Warming-Up for a Football Match

Players are advised to complete a warm-up routine before they play a full football match or before they take part in any intensive training exercise. Warming-up properly can help to reduce the risk of common football injuries because warming-up prepares the body for more intensive forms of exercise.

The Benefits of Warming-up

Warming-up properly helps to improve the body’s efficiency levels and helps to improve flexibility.

Raising the temperature of the limbs by between 1 and 2 degrees Celsius can help to make the muscles and tendons more extensible. This means that they are able to move more easily and they will have greater natural limits than cold muscles and tendons do. This helps to reduce the likelihood of picking up muscle strains during the exercise.

There is also increased blood and oxygen flow to the muscle tissue. The blood helps to carry vital nutrients and anti-oxidants around the body, so increasing the blood flow means that these can be transported more easily to where they are needed in the body.

Increasing the temperature of the body also causes a rise in metabolic activity and enzyme production which helps to improve the efficiency of vital muscle contractions. Certain pre-match warm-up activities can also help to activate neural pathways. This should help to speed up the player’s reaction times.

On another level, warming-up also helps to prepare players on a psychological level. Going through the motions with steady warm-up exercises allows players to get themselves into the right frame of mind before a match. Being mentally prepared for a game can make the difference between winning and losing.

Getting started

A good video to help you get started with warming-up exercises is shown below. They may have funny accents and call it soccer but they have even more good videos if you look through their youtube channel.

Pre-Match Warm-Up Suggestion

The team should begin their warm-up routine about 30 minutes before the match is due to start. This will give them time to cover various different disciplines as part of the warm-up.

The first stage of the warm-up should be a light form of aerobic exercise, such as jogging. Starting with a light jog and building up towards running at three-quarter pace will help to gradually raise the heart rate without putting too much stress on cold muscles.

Once the heart rate has been raised and the body temperature has started to rise, it will be time to start stretching out the vital muscles. Players are advised to stretch; thigh muscles, hamstrings, Achilles, gluteal, groin, abdominal muscles, shoulders, back, pectoral muscles, biceps, trunk, stomach, calf, and hip flexor muscles.

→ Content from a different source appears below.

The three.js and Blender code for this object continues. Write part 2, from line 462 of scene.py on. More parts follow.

There should be a little resistance when doing these stretches, but players should not stretch so much that it hurts.

After doing static stretches, players may want to try doing some mimicry stretches. These movements mimic the most common movements that the player is likely to perform during the game. A football or other prop should not be used during mimicry stretches.

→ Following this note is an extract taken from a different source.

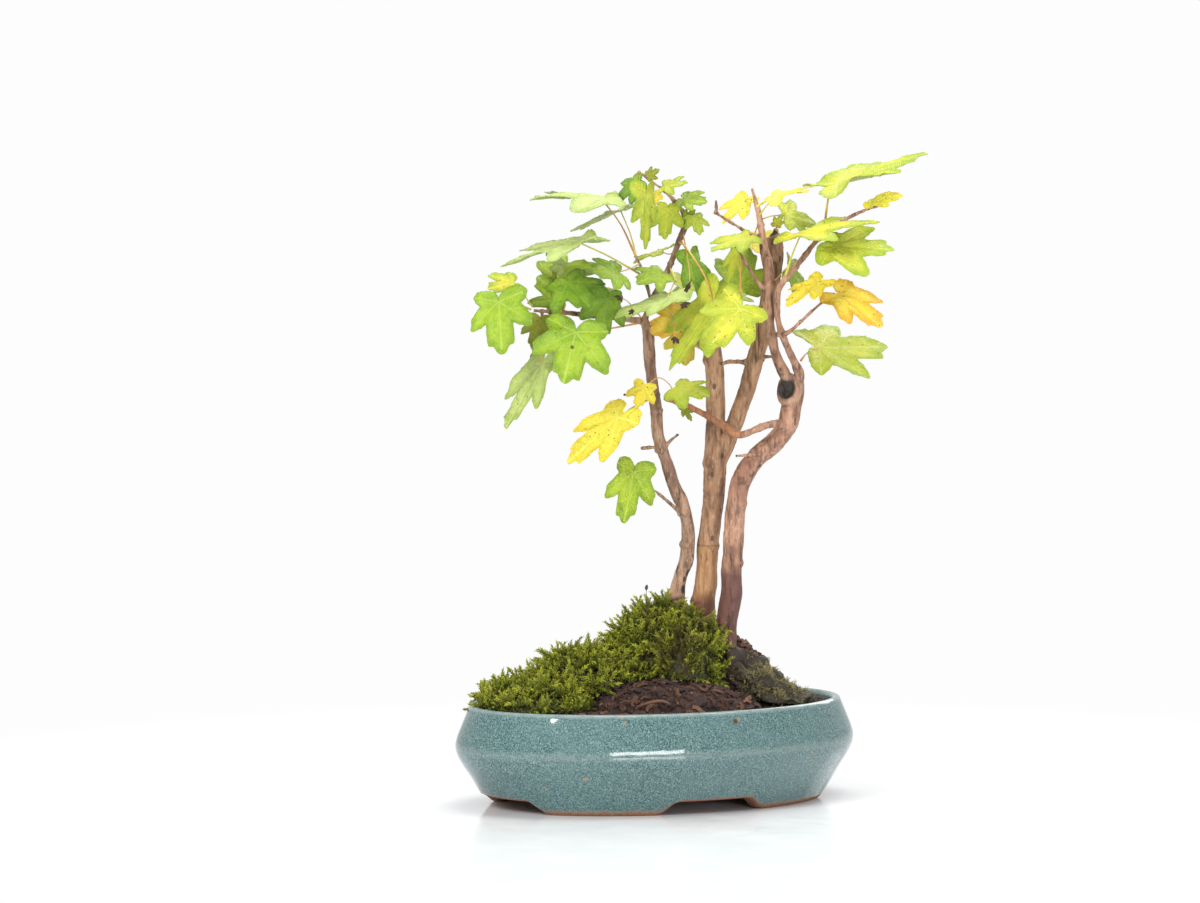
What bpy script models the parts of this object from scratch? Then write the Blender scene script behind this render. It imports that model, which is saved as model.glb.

Mimicry stretches help to strengthen neural pathways in the player, so that their reaction times will be improved during play.

The final stage of the warm-up should involve functional activities and should use props like a football.

These activities should be light versions of what is expected during the course of the game. They will help to prepare the player for the game but they will not waste too much energy.

The player may use the last few minutes before kick-off to rehydrate and take on valuable nutrients for the game. The players should also know where their water bottles or sports drinks are, so that they are able to rehydrate sufficiently during the course of the match.


During half-time, the player must take care to balance a short period of recovery with the need to prevent their muscles from cooling down. Although the level of physical exertion which is required during the first half of a football match can help to keep the muscles warm for at least 45 minutes, the player should be aware of any conditions which may decrease the muscle temperature.

It is most important that players take on hydration and nutrition during this period. Most players will go through a miniature warm-up routine about 3 or 4 minutes before the second half kicks-off. This warm-up routine can help to reduce the likelihood of injuries occurring during the second half of the match.